───── Collected material ─────
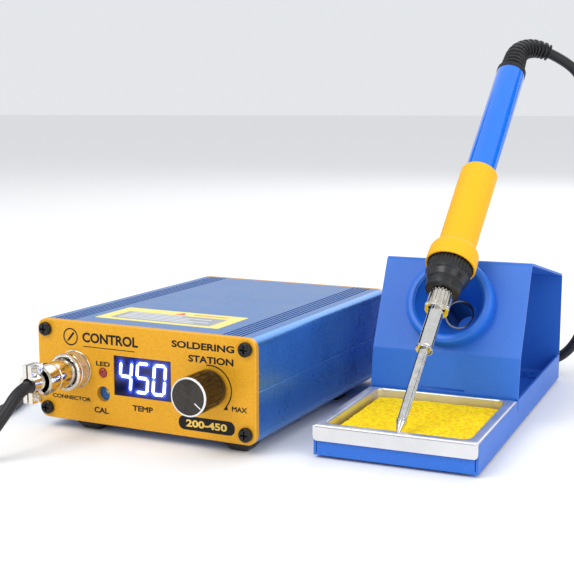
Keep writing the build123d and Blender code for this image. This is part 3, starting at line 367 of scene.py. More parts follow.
def spun(profile, origin, axis, side, columns=96, relief=None):
    """Grid of a turned piece: origin + distance * axis + radius * (cos a * side + sin a * across).

    profile is rows of (distance, radius) in millimetres. relief gives the change of radius for
    arrays of distance and angle, in millimetres."""
    axis, side = np.array(axis, float), np.array(side, float)
    across = np.cross(axis, side)
    angle = np.linspace(0, 2 * np.pi, columns, endpoint=False)[None, :]
    distance = np.repeat(profile[:, :1], columns, axis=1)
    radius = np.repeat(profile[:, 1:2], columns, axis=1)
    if relief is not None:
        radius = np.maximum(radius + relief(distance, angle + 0 * distance), 0.0)
    turn = np.cos(angle)[..., None] * side + np.sin(angle)[..., None] * across
    return np.array(origin) + MM * (distance[..., None] * axis + radius[..., None] * turn)


def carried(path, radius, columns=20):
    """Grid of a round tube along a path: at each point, a ring in the plane square to the path.

    The ring's first direction is carried on from point to point, less its part along the path,
    so that the tube doesn't twist. radius is in metres, one number or one for each point."""
    tangent = np.gradient(path, axis=0)
    tangent /= np.linalg.norm(tangent, axis=1)[:, None]
    first = np.empty_like(path)
    carry = np.cross(tangent[0], (0.3, 0.1, 0.9))
    for row, direction in enumerate(tangent):
        carry = carry - (carry @ direction) * direction
        carry = carry / np.linalg.norm(carry)
        first[row] = carry
    second = np.cross(tangent, first)
    angle = np.linspace(0, 2 * np.pi, columns, endpoint=False)
    ring = np.cos(angle)[None, :, None] * first[:, None] + np.sin(angle)[None, :, None] * second[:, None]
    reach = np.broadcast_to(np.asarray(radius, float), (len(path),))[:, None, None]
    return path[:, None] + reach * ring


print("surface helpers ready")

# %% [markdown]
# # 5. Finishes
# Painted steel, anodised aluminium, nickel, moulded rubber and foam differ mostly in how rough they are and
# in what breaks up that roughness. Shader groups hold the effects that several of them share: a fine grain,
# and faint handling marks. Constant values stay on each material's own shader.


# %% Shader groups
def shader_group(name, inputs):
    """A node group with a Vector input, the named number inputs, and Mask and Height outputs."""
    group = bpy.data.node_groups.new(name, "ShaderNodeTree")
    group.interface.new_socket(name="Vector", in_out="INPUT", socket_type="NodeSocketVector")
    for label, value in inputs.items():
        socket = group.interface.new_socket(name=label, in_out="INPUT", socket_type="NodeSocketFloat")
        socket.default_value = value
    for label in ("Mask", "Height"):
        group.interface.new_socket(name=label, in_out="OUTPUT", socket_type="NodeSocketFloat")
    start = group.nodes.new("NodeGroupInput")
    end = group.nodes.new("NodeGroupOutput")
    return group, start, end


def add_node(tree, kind, **values):
    """A node of a kind, with properties by name and inputs by "in_" and their number or name."""
    node = tree.nodes.new(kind)
    for label, value in values.items():
        if label.startswith("in_"):
            key = label[3:]
            node.inputs[int(key) if key.isdigit() else key].default_value = value
        else:
            setattr(node, label, value)
    return node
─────
Copy the lines from the start of the data verbatim, stopping after the line containing "a * across).".

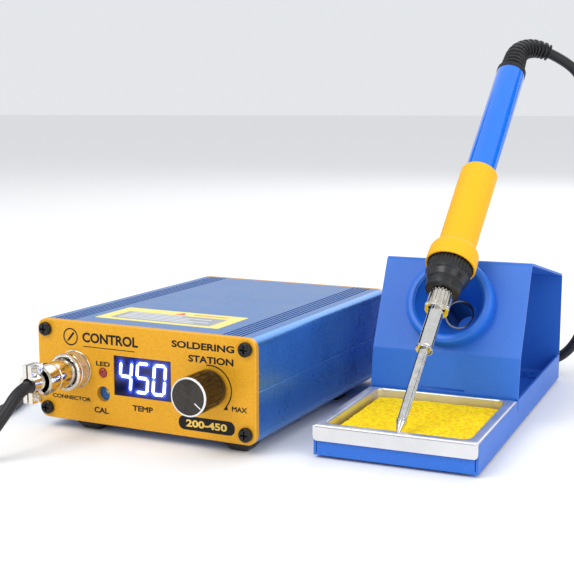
Keep writing the build123d and Blender code for this image. This is part 3, starting at line 367 of scene.py. More parts follow.
def spun(profile, origin, axis, side, columns=96, relief=None):
    """Grid of a turned piece: origin + distance * axis + radius * (cos a * side + sin a * across).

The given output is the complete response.